Hemant Mehta, Friendly Atheist, 20 Feb 2023: Florida’s “Christian” alternative to the SAT won’t help students, subtitled “The Classic Learning Test offers no real value to students”

This is his take on an item I mentioned yesterday, how Florida wants to replace the SAT (apparently now referred to simply as “SAT” without the ‘the’) with tests about Christianity and the “western tradition.”

It’s not that the exam uses Bible passages or gives students a “God did it” option on every multiple-choice question. Instead, it focuses on the “centrality of the Western tradition,” buzzwords meant to suggest hyper-patriotism and a dismissal of ideas that challenge the conservative outlook on the world. It’s no surprise that the test’s media page highlights the company’s positive coverage—”CLT in the News”—in a slew of right-wing outlets known for promoting misinformation. Also not surprising? 85% of the students who currently take it are white. These people know their target demographic.

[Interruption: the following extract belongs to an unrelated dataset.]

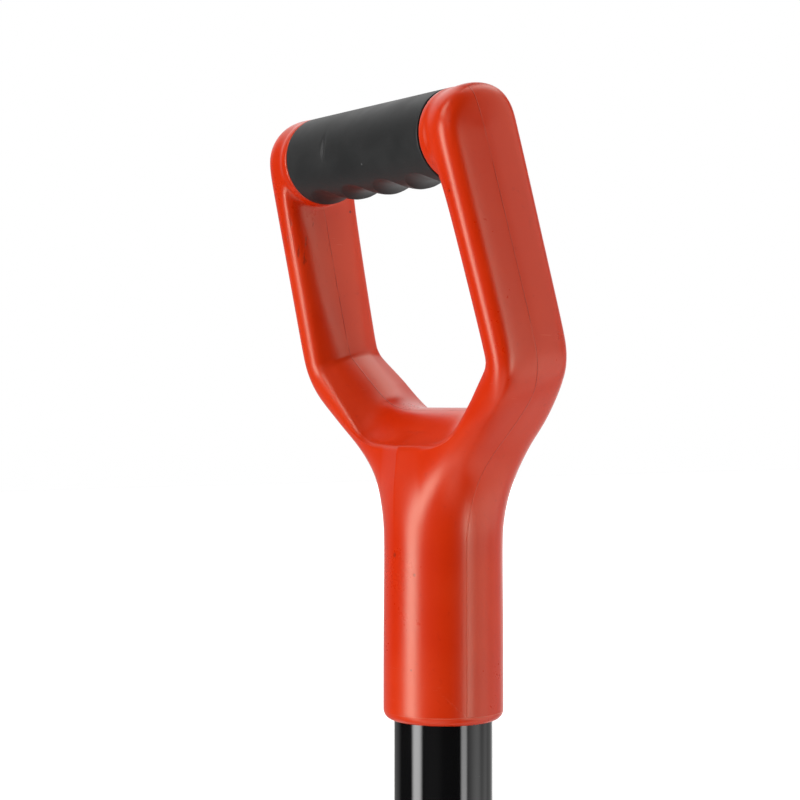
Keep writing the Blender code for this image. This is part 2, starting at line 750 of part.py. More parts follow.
def tread(name, side, group, material):
    x, y = tread_middle()
    bm = bmesh.new()
    bmesh.ops.create_cube(bm, size=1.0)
    bmesh.ops.scale(bm, vec=(TREAD_LENGTH, TREAD_DEPTH, TREAD_THICKNESS), verts=bm.verts)
    upright = [e for e in bm.edges if abs(e.verts[0].co.z - e.verts[1].co.z) > TREAD_THICKNESS / 2]
    bmesh.ops.bevel(bm, geom=upright, offset=TREAD_CORNER, segments=4, profile=0.5, affect='EDGES')
    item = finish_mesh(name, bm, group, material)
    item.location = (side * x, y, BLADE_TOP + FIT + TREAD_THICKNESS / 2)
    bevel = item.modifiers.new("Softened edges", 'BEVEL')
    bevel.width = TREAD_ROUND
    bevel.segments = 2
    bevel.limit_method = 'ANGLE'
    return item


def bead(name, points, radius, group, material):
    # Weld bead: a tube along a line of points
    curve = bpy.data.curves.new(name, 'CURVE')
    curve.dimensions = '3D'
    curve.bevel_depth = radius
    curve.bevel_resolution = 2
    curve.use_fill_caps = True
    spline = curve.splines.new('POLY')
    spline.points.add(len(points) - 1)
    for target, point in zip(spline.points, points):
        target.co = (*point, 1.0)
    return add_object(name, curve, group, material)


def socket_weld(group, material):
    # One bead down the socket's side, round its nose and up the other side, against the sheet's back
    reach = SOCKET_BEAD + FIT
    points = []
    highest = BLADE_TOP - SOCKET_BEAD * SOCKET_BEAD_INSET
    lowest = NOSE_CENTRE - SOCKET_NOSE - reach
    for i in range(SOCKET_BEAD_STEPS + 1):
        height = mix(highest, lowest, math.sin(math.pi / 2 * i / SOCKET_BEAD_STEPS))
        if height >= NOSE_CENTRE:
            around = socket_radius(height) + reach
        else:
            around = math.sqrt(max((SOCKET_NOSE + reach) ** 2 - (NOSE_CENTRE - height) ** 2, 0.0))
        y = blade_plane(around, height) + reach * SOCKET_BEAD_STAND
        if around <= abs(y):
            points.append((0.0, y, height))
            break
        x = math.sqrt(around ** 2 - y ** 2)
        y = blade_plane(x, height) + reach * SOCKET_BEAD_STAND
        points.append((math.sqrt(max(around ** 2 - y ** 2, 0.0)), y, height))
    mirrored = [(-x, y, z) for x, y, z in points if x > 0.0]
    line = points + list(reversed(mirrored))
    return bead("socket_weld", line, SOCKET_BEAD, group, material)


def tread_weld(name, side, group, material):
    # Bead in the corner between the tread's underside and the sheet's back
    middle, _ = tread_middle()
    half = TREAD_LENGTH / 2 - TREAD_CORNER
    height = BLADE_TOP - TREAD_BEAD
    points = []
    for i in range(TREAD_BEAD_STEPS + 1):
        x = mix(middle - half, middle + half, i / TREAD_BEAD_STEPS)
        points.append((side * x, blade_back(x, height) + (TREAD_BEAD + FIT) * TREAD_BEAD_STAND, height))
    return bead(name, points, TREAD_BEAD, group, material)


def rivet(name, shank, reach, seat, centre, direction, group, material):
    # Domed head outside, shank through both walls, and a swelling inside the tube
    head = shank * RIVET_HEAD_RATIO / 2
    radius = shank / 2
    inner_end = seat - reach
    bulge = radius * RIVET_SWELL
    swell = radius * RIVET_SWELL_LENGTH
    profile = [(0.0, seat + RIVET_HEAD_HEIGHT)]
    for i in range(1, DOME_STEPS + 1):
        angle = math.pi / 2 * i / DOME_STEPS
        profile.append((head * math.sin(angle), seat + RIVET_HEAD_HEIGHT * math.cos(angle)))
    profile += [(radius, seat), (radius, inner_end), (bulge, inner_end - swell * 0.37),
                (bulge * 0.8, inner_end - swell * 0.84), (0.0, inner_end - swell)]
    item = turned(name, profile, group, material, steps=RIVET_STEPS)
    point_along(item, centre, direction)
    return item


def rivet_hole(name, shank, centre, direction, depth, cutters):
    hole = cylinder_cutter(name, shank / 2 + FIT, depth, cutters, RIVET_STEPS)
    middle = Vector(centre) + Vector(direction).normalized() * depth / 2
    point_along(hole, middle, direction)
    return hole


def rivets(group, cutters, frame, tube, socket, material):
    back = (0.0, 1.0, 0.0)
    inner_wall = SHAFT_RADIUS - SHAFT_WALL
    centre = (0.0, 0.0, COLLAR_RIVET_HEIGHT)
    seat = COLLAR_RADIUS + FIT
    reach = seat - inner_wall + FIT
    rivet("collar_rivet", COLLAR_RIVET, reach, seat, centre, back, group, material)
    hole = rivet_hole("collar_rivet_hole", COLLAR_RIVET, centre, back, seat + CUT_PAST, cutters)
    cut(frame, hole)
    cut(tube, hole)
    seat = SOCKET_RADIUS + FIT
    reach = seat - inner_wall + FIT
    for i, place in enumerate(("upper", "lower")):
        height = SOCKET_TOP - SOCKET_RIVET_FROM_TOP - SOCKET_RIVET_SPACING * i
        centre = (0.0, 0.0, height)
        name = f"socket_rivet_{place}"
        rivet(name, SOCKET_RIVET, reach, seat, centre, back, group, material)
        hole = rivet_hole(f"{name}_hole", SOCKET_RIVET, centre, back, seat + CUT_PAST, cutters)
        cut(tube, hole)
        cut(socket, hole)


def build():
    clear_scene()
    group = make_collection(COLLECTION)
    cutters = make_collection("cutters")
    orange = make_material("orange_red_plastic", (0.80, 0.07, 0.02), 0.35)
    rubber = make_material("charcoal_rubber", (0.03, 0.03, 0.03), 0.6)
    gloss = make_material("black_gloss_paint", (0.006, 0.006, 0.007), 0.12)
    satin = make_material("black_satin_paint", (0.012, 0.012, 0.013), 0.35)
    zinc = make_material("zinc_plated_steel", (0.55, 0.55, 0.56), 0.35, 1.0)
    frame = handle_frame(group, cutters, orange)
    add_core(frame, cutters)
    cut_bore(frame, cutters)
    grip_sleeve(group, rubber)
    tube = shaft(group, gloss)
    socket = blade_socket(group, satin)
    blade(group, cutters, satin)
    for name, side in (("left", -1.0), ("right", 1.0)):
        tread(f"{name}_tread", side, group, satin)
        tread_weld(f"{name}_tread_weld", side, group, satin)
    socket_weld(group, satin)
    rivets(group, cutters, frame, tube, socket, zinc)
    join_flats(frame)


build()
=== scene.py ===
from math import cos, exp, pi, radians, sin, sqrt, tan

import bmesh
import bpy
from mathutils import Matrix, Vector


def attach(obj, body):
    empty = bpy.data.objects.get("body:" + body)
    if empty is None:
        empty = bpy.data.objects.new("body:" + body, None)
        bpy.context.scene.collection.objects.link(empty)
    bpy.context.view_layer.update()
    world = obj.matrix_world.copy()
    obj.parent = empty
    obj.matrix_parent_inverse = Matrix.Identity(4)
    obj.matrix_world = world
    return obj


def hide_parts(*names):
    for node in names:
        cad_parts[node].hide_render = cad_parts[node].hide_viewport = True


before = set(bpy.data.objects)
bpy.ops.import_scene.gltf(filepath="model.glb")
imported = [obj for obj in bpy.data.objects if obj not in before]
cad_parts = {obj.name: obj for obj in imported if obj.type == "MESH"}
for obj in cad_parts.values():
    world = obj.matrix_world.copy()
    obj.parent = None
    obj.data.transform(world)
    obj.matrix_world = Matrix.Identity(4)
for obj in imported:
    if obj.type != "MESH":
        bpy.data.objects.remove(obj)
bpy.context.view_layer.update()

# Digging spade. Metres, +Z up the shaft, +X along the grip, the digging face looks along -Y.
# The origin is on the shaft's axis, level with the rim of the handle's collar.
print("spade: frame loaded,", len(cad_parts), "CAD nodes")

fit = 0.0003            # gap between pieces that touch
shaftRadius = 0.0175
boreRadius = shaftRadius + fit


def ease(value, start, end):
    t = min(max((value - start) / (end - start), 0.0), 1.0)
    return t * t * (3.0 - 2.0 * t)


def mix(a, b, t):
    return a + (b - a) * t


def addFace(bm, points):
    corners = []
    for point in points:
        if all((point - other).length > 1e-7 for other in corners):
            corners.append(point)
    if len(corners) > 2:
        bm.faces.new([bm.verts.new(c) for c in corners])


def skin(bm, rows, closed=False):
    # faces between rows of points
    for low, high in zip(rows, rows[1:]):
        for i in range(len(low) - (0 if closed else 1)):
            j = (i + 1) % len(low)
            addFace(bm, (low[i], low[j], high[j], high[i]))


def place(name, bm, material, node, merge=1e-6, outwards=True, sharp=None):
    # makes the mesh a finished piece: edges above the angle "sharp" stay crisp
    if merge:
        bmesh.ops.remove_doubles(bm, verts=bm.verts, dist=merge)
    if outwards:
        bmesh.ops.recalc_face_normals(bm, faces=bm.faces)
    mesh = bpy.data.meshes.new(name)
    bm.to_mesh(mesh)
    bm.free()
    mesh.shade_smooth()
    if sharp:
        mesh.set_sharp_from_angle(angle=radians(sharp))
    piece = bpy.data.objects.new(name, mesh)
    bpy.context.scene.collection.objects.link(piece)
    mesh.materials.append(material)
    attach(piece, "root")
    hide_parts(node)
    return piece


def fan(whole, steps, first=0):
    # equal steps through an angle
    return [whole * i / steps for i in range(first, steps + 1)]


def turnedRows(profile, count):
    # rings round the shaft's axis
    turns = fan(2 * pi, count)[:-1]
    return [[Vector((radius * sin(turn), -radius * cos(turn), height)) for turn in turns]
            for radius, height in profile]


def newMaterial(name, colour, roughness, metallic=0.0, ior=1.5):
    material = bpy.data.materials.new(name)
    material.use_nodes = True
    material.diffuse_color = (*colour, 1.0)
    shader = material.node_tree.nodes["Principled BSDF"]
    shader.inputs["Base Color"].default_value = (*colour, 1.0)
    for key, value in (("Roughness", roughness), ("Metallic", metallic), ("IOR", ior)):
        shader.inputs[key].default_value = value
    return material, shader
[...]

Because if it’s not their idea of the “Western tradition,” it’s woke indoctrination, and they claim this with a straight face, seemingly.

Mehta concludes,

If the CLT becomes commonplace in the state, though, it’s possible some colleges will decide it’s just easier to ignore applicants from Florida given their inability to see how they stack up against seniors from other states. If AP classes are tossed out as well, Florida students would have a much harder time leaving the state to pursue higher education. It would be a disaster for them, which could also be exactly what DeSantis wants.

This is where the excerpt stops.